The informant learned this from a friend who had heard of real cases in Memphis, TN.  She asserted the truth of her friend because “she’s a real attorney.”  Her friend had told her that it happened in enclosed parking or high rise parking, not so much out in the open.  The informant said that she would tell this to my daughters and anyone really going into an underground parking structure with their car.  They really need to be careful.   “I always park in an open area because it’s harder to hide in an open area.  I don’t want anything to happen to anyone but especially my daughters.  I find women more vulnerable than men.”

I think the legend, regardless of how true it may be, arose from people’s fear of being trapped alone and defenseless in a parking structure.  Under the car is dark just like under a bed.  This fear of someone hiding under a car is the grown up version of fearing monsters under the bed.

Automobile Modifications

Nationality: American
Age: 19
Occupation: Student
Performance Date: 4/19/12
Primary Language: English

My informant’s grandfather worked in auto shops, and had a lot of friends who did the same.

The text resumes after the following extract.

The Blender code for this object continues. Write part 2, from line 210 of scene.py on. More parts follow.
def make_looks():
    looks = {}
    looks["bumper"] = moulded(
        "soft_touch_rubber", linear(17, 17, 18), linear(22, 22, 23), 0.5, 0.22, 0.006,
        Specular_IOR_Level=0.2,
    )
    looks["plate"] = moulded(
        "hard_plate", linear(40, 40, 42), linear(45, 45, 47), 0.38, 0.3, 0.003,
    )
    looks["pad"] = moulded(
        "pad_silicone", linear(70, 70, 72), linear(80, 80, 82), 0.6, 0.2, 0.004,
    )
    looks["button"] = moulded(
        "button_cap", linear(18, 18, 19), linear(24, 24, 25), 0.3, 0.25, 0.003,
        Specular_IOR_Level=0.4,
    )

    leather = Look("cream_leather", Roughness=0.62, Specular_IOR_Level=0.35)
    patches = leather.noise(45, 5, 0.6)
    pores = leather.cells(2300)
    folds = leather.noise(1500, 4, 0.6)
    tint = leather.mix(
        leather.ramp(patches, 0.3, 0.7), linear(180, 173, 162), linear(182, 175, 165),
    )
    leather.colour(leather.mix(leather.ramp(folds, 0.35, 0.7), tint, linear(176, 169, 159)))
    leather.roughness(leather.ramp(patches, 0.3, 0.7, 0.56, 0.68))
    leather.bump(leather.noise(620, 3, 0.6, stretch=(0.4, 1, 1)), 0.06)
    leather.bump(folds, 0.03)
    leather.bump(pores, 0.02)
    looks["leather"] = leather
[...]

Between them, they passed around tricks for modifying cars.

One technique was to put a spark plug in the exhaust pipe so that when pulling on the choke, the fuel would come out partially unburnt, causing fire to emerge from the exhaust.

Another was to turn around the back seat of the car and put belts on the steering wheel, then driving the car in reverse by using the belts to steer.

Apparently these men are frustrated that cars are no longer manufactured according to methods they understand, which makes sense, especially considering they can no longer use their know-how to modify their cars in the ways they might want to, as if a community they were a part of has been partially erased by industrial and technological progress. All that they really have left are their memories of the way people used to treat their cars, and perhaps their own preserved vehicles. As time marches on, traditional mechanics will likely find themselves left by the wayside even more, only strengthening the folk bonds that remain between them.